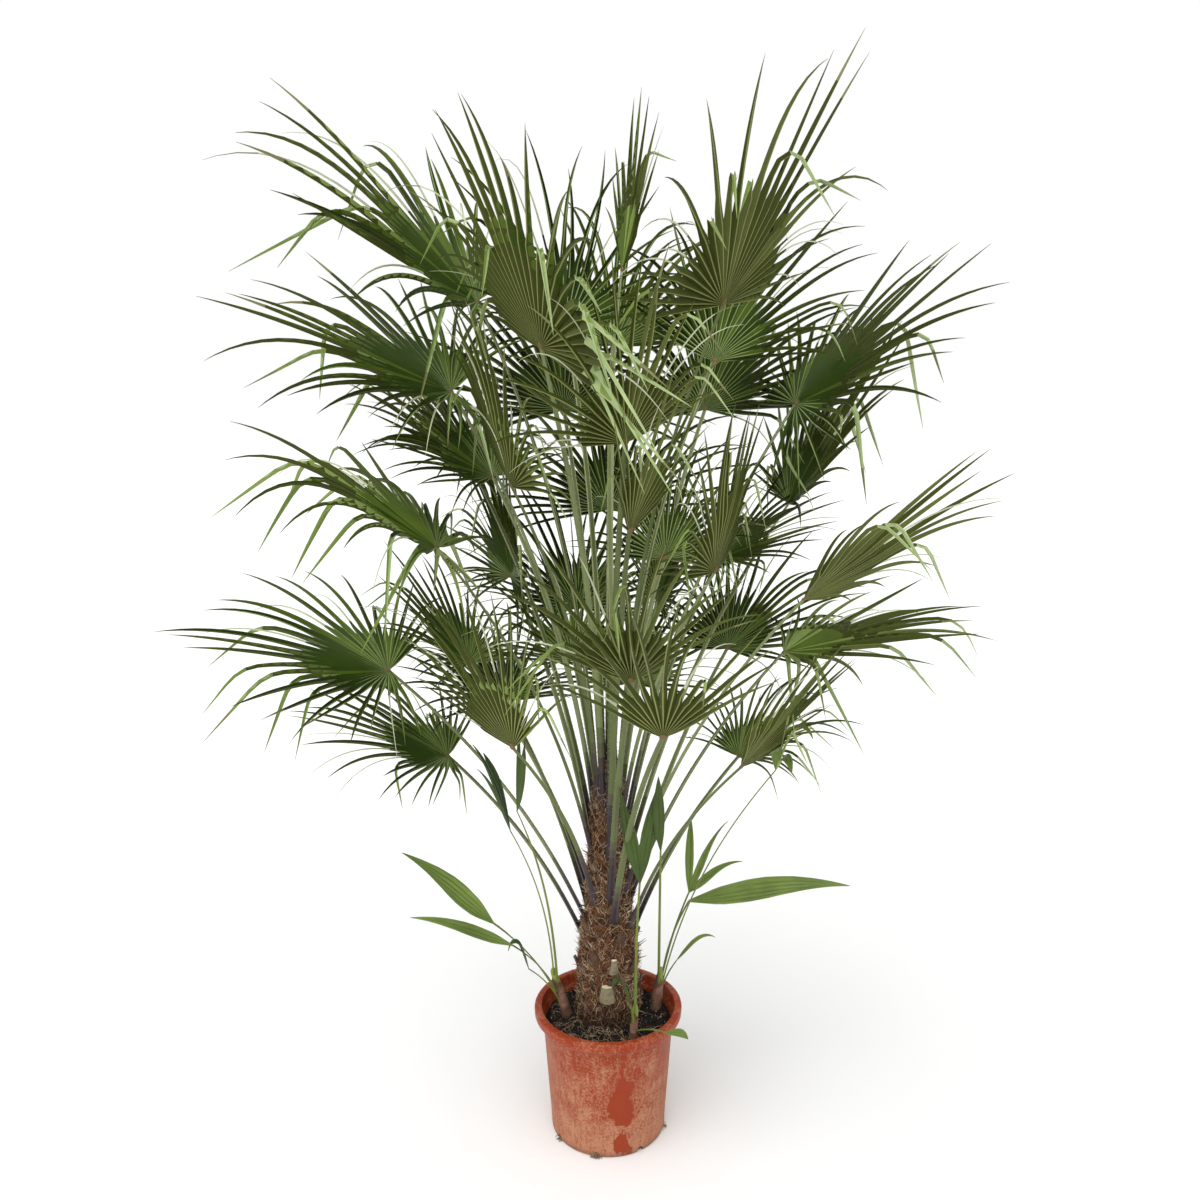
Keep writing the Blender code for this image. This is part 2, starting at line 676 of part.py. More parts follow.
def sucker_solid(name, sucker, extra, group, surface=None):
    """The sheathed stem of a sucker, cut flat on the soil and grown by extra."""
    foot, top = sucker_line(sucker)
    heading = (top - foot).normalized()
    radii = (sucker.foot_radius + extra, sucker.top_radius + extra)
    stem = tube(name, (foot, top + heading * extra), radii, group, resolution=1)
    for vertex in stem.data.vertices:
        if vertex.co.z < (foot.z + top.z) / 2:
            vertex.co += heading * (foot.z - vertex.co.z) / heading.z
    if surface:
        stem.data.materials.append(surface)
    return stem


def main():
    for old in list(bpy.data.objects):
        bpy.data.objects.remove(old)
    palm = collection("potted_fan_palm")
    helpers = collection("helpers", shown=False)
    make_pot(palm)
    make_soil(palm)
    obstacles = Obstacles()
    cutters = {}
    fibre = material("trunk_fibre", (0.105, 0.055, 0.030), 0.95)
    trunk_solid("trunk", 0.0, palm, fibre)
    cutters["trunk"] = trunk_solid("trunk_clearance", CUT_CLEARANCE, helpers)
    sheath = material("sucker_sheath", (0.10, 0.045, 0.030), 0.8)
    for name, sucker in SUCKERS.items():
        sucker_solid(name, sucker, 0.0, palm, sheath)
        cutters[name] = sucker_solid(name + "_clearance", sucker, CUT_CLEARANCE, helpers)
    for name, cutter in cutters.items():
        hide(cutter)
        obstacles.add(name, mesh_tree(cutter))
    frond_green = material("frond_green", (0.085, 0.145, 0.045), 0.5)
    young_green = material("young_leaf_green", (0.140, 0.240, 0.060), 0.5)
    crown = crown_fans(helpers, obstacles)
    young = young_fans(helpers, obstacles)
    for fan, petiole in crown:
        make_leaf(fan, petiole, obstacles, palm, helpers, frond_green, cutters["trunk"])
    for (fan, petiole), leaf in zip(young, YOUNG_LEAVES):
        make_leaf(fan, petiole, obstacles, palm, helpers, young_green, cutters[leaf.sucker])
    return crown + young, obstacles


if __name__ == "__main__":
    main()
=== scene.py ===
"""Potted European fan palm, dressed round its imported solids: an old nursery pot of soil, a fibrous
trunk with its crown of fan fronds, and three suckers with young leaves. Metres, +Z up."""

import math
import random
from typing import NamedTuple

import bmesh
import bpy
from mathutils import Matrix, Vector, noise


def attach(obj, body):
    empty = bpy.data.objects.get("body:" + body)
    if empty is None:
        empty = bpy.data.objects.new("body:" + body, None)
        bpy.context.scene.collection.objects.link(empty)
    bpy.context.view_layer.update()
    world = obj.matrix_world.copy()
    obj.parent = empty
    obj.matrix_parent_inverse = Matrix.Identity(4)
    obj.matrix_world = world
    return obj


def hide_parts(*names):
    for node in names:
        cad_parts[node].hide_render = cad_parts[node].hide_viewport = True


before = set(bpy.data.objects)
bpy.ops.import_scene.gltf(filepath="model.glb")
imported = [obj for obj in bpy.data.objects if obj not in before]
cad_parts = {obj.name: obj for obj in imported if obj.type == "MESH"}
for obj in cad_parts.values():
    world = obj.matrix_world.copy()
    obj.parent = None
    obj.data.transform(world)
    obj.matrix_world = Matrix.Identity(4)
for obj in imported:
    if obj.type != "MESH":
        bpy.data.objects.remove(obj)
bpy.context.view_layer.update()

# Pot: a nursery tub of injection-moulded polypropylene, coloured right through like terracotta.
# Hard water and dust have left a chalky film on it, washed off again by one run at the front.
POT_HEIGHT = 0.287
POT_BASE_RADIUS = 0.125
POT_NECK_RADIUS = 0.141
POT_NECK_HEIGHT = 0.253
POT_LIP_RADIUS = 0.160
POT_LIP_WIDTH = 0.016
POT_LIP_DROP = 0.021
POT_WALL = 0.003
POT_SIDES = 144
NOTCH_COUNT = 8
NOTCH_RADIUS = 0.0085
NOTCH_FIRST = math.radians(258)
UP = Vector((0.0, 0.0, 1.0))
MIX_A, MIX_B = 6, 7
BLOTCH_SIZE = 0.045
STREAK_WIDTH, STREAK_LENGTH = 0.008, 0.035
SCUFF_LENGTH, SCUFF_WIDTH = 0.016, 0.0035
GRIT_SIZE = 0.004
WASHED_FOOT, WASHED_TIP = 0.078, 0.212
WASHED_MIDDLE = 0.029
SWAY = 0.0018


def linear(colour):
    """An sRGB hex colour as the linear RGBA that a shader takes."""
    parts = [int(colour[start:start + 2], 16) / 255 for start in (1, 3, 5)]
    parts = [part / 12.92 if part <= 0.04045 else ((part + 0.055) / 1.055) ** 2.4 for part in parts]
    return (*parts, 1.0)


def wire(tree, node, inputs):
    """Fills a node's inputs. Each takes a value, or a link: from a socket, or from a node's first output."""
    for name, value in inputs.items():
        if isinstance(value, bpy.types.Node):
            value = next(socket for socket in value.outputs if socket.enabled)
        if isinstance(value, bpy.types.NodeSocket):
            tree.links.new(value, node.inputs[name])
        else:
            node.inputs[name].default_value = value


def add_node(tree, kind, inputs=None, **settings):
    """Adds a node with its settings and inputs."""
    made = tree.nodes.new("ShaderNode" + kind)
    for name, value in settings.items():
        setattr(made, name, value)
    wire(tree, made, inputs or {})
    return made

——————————

▶ Brief
Copy out exactly the lines from the one with "crown = crown_fans(helpers, obstacles)" through the one with "cad_parts[node].hide_render = cad_parts[node].hide_viewport", counting both ends, and no other lines.

▶ Exercise response
    crown = crown_fans(helpers, obstacles)
    young = young_fans(helpers, obstacles)
    for fan, petiole in crown:
        make_leaf(fan, petiole, obstacles, palm, helpers, frond_green, cutters["trunk"])
    for (fan, petiole), leaf in zip(young, YOUNG_LEAVES):
        make_leaf(fan, petiole, obstacles, palm, helpers, young_green, cutters[leaf.sucker])
    return crown + young, obstacles


if __name__ == "__main__":
    main()
=== scene.py ===
"""Potted European fan palm, dressed round its imported solids: an old nursery pot of soil, a fibrous
trunk with its crown of fan fronds, and three suckers with young leaves. Metres, +Z up."""

import math
import random
from typing import NamedTuple

import bmesh
import bpy
from mathutils import Matrix, Vector, noise


def attach(obj, body):
    empty = bpy.data.objects.get("body:" + body)
    if empty is None:
        empty = bpy.data.objects.new("body:" + body, None)
        bpy.context.scene.collection.objects.link(empty)
    bpy.context.view_layer.update()
    world = obj.matrix_world.copy()
    obj.parent = empty
    obj.matrix_parent_inverse = Matrix.Identity(4)
    obj.matrix_world = world
    return obj


def hide_parts(*names):
    for node in names:
        cad_parts[node].hide_render = cad_parts[node].hide_viewport = True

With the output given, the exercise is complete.